3. Zu Recht hat das Landesarbeitsgericht die Kündigung nicht aus personalvertretungsrechtlichen Gründen als unwirksam angesehen. Die Rüge mangelnder Unterrichtung des Personalrats hat der Kläger bereits in der Berufungsinstanz nicht mehr aufrechterhalten. Dort war zwischen den Parteien außer Streit gestellt worden, daß der Bezirkspersonalrat auch über die Tätigkeit des Klägers als Parteisekretär von 1972 bis 1977 unterrichtet worden war.

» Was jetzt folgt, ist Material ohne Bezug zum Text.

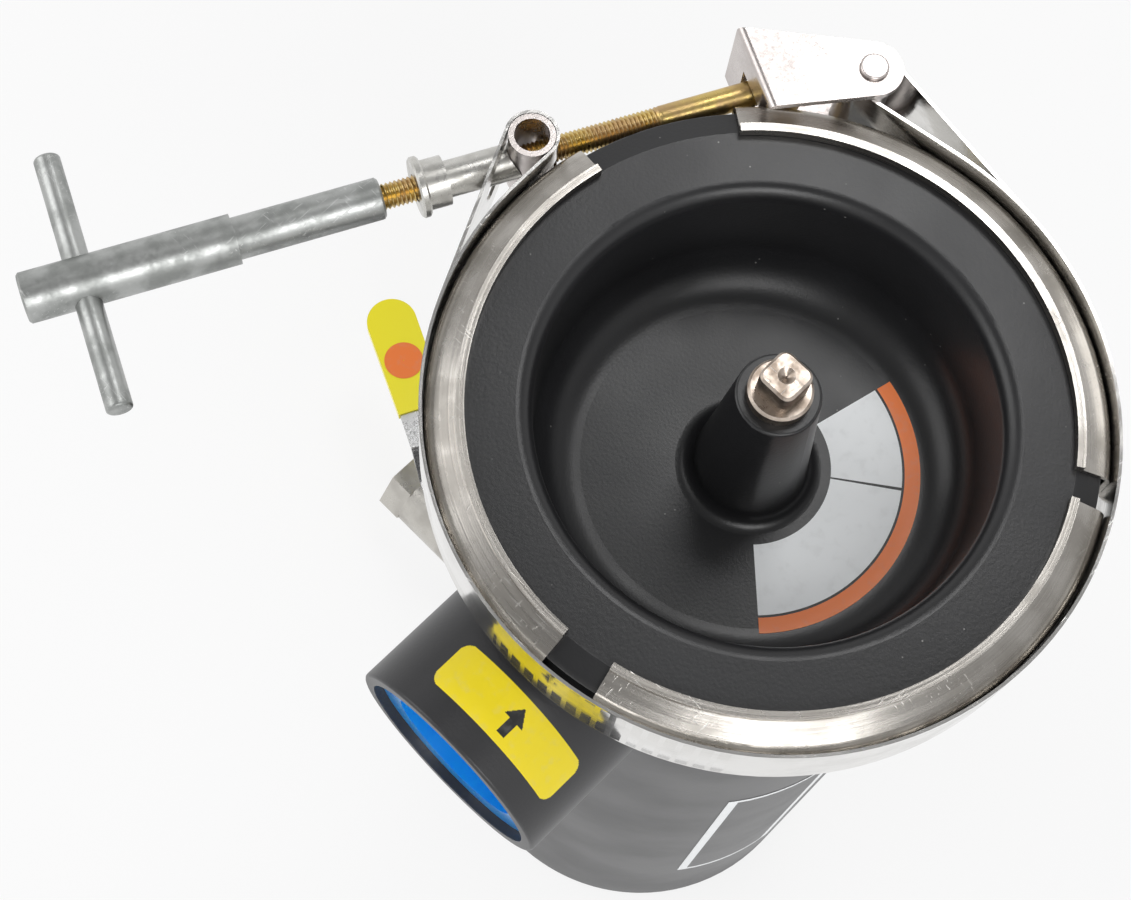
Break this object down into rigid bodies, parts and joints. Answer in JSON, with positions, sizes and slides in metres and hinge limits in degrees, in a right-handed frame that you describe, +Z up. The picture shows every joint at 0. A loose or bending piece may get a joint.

4. Das Landesarbeitsgericht hat auch die Kündigungsfrist nach § 55 Abs. 2 AGB-DDR richtig berechnet. Die Ausführungen des Landesarbeitsgerichts zur Kündigungsfrist entsprechen der ständigen Rechtsprechung des Bundesarbeitsgerichts. Danach fand entgegen der Ansicht der Revision weder die Kündigungsfrist des § 9 der Arbeitsordnung für pädagogische Kräfte noch die des § 53 Abs. 2 BAT-O Anwendung (vgl. hierzu z.B. Senatsurteil vom 28. April 1994 – 8 AZR 57/93 –, a.a.O., zu B III der Gründe). Der Beklagte hat die maßgebende dreimonatige Kündigungsfrist zum Ende eines Kalendervierteljahres gemäß § 55 Abs. 2 AGB-DDR eingehalten.
C. Der Kläger hat gemäß § 97 Abs. 1 ZPO die Kosten seiner erfolglosen Revision zu tragen.